Written task: In the listing below, locate the line containing "What bpy script" and the line containing "from mathutils import Vector". Output both of them and every line between, exactly as written, and nothing more.

Input records:
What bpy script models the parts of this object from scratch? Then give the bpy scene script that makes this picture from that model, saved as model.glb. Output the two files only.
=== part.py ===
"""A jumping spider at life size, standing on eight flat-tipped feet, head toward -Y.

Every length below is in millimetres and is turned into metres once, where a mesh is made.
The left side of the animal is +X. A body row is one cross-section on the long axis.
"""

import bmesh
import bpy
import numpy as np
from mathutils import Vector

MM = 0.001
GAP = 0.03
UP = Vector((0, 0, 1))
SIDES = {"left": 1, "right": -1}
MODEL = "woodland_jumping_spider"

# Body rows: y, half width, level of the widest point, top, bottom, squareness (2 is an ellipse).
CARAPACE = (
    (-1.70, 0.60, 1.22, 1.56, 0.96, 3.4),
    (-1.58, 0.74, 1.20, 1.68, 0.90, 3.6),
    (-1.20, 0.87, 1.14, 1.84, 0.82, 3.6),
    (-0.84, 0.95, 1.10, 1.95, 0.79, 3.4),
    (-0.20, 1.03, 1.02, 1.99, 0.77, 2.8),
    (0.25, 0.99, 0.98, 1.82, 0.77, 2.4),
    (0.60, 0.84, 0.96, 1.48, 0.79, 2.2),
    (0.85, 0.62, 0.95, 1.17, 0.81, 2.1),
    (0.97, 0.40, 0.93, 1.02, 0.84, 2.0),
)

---

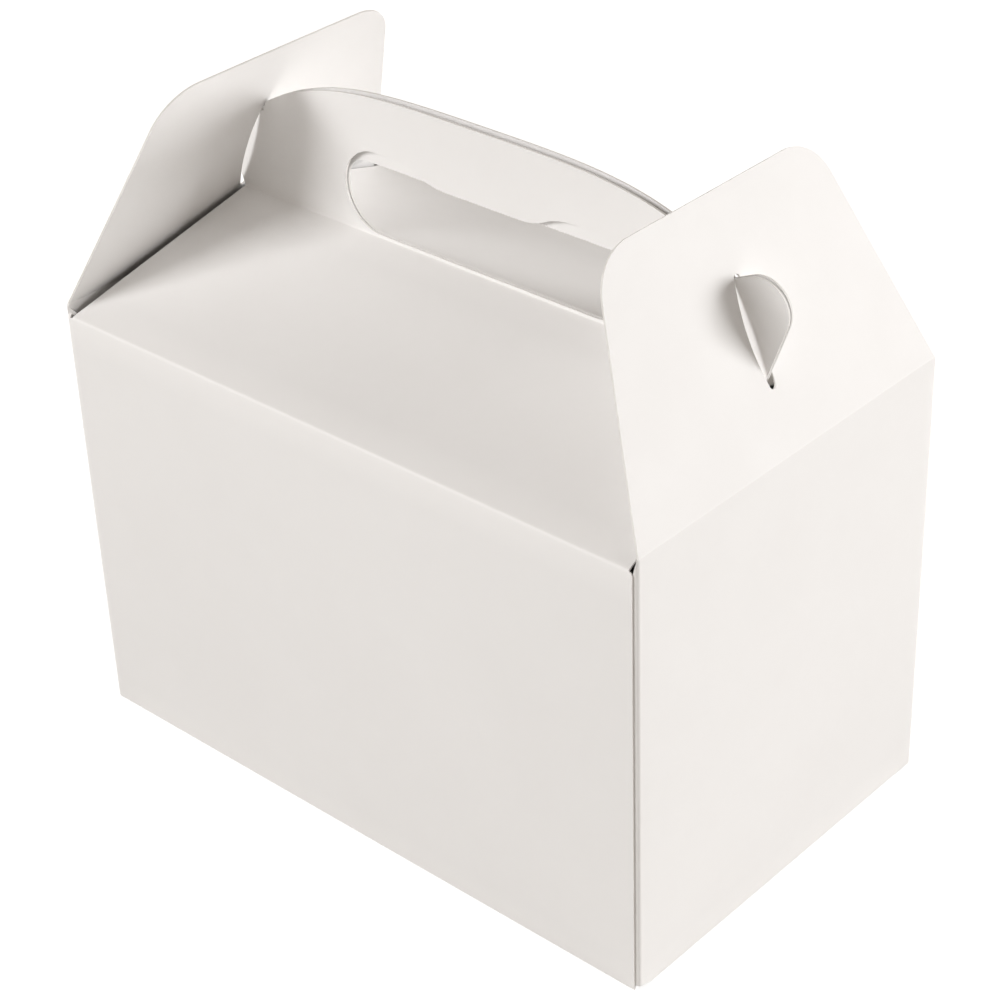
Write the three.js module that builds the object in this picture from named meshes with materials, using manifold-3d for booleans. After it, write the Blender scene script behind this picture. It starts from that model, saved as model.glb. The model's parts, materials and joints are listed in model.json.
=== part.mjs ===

In response:
What bpy script models the parts of this object from scratch? Then give the bpy scene script that makes this picture from that model, saved as model.glb. Output the two files only.
=== part.py ===
"""A jumping spider at life size, standing on eight flat-tipped feet, head toward -Y.

Every length below is in millimetres and is turned into metres once, where a mesh is made.
The left side of the animal is +X. A body row is one cross-section on the long axis.
"""

import bmesh
import bpy
import numpy as np
from mathutils import Vector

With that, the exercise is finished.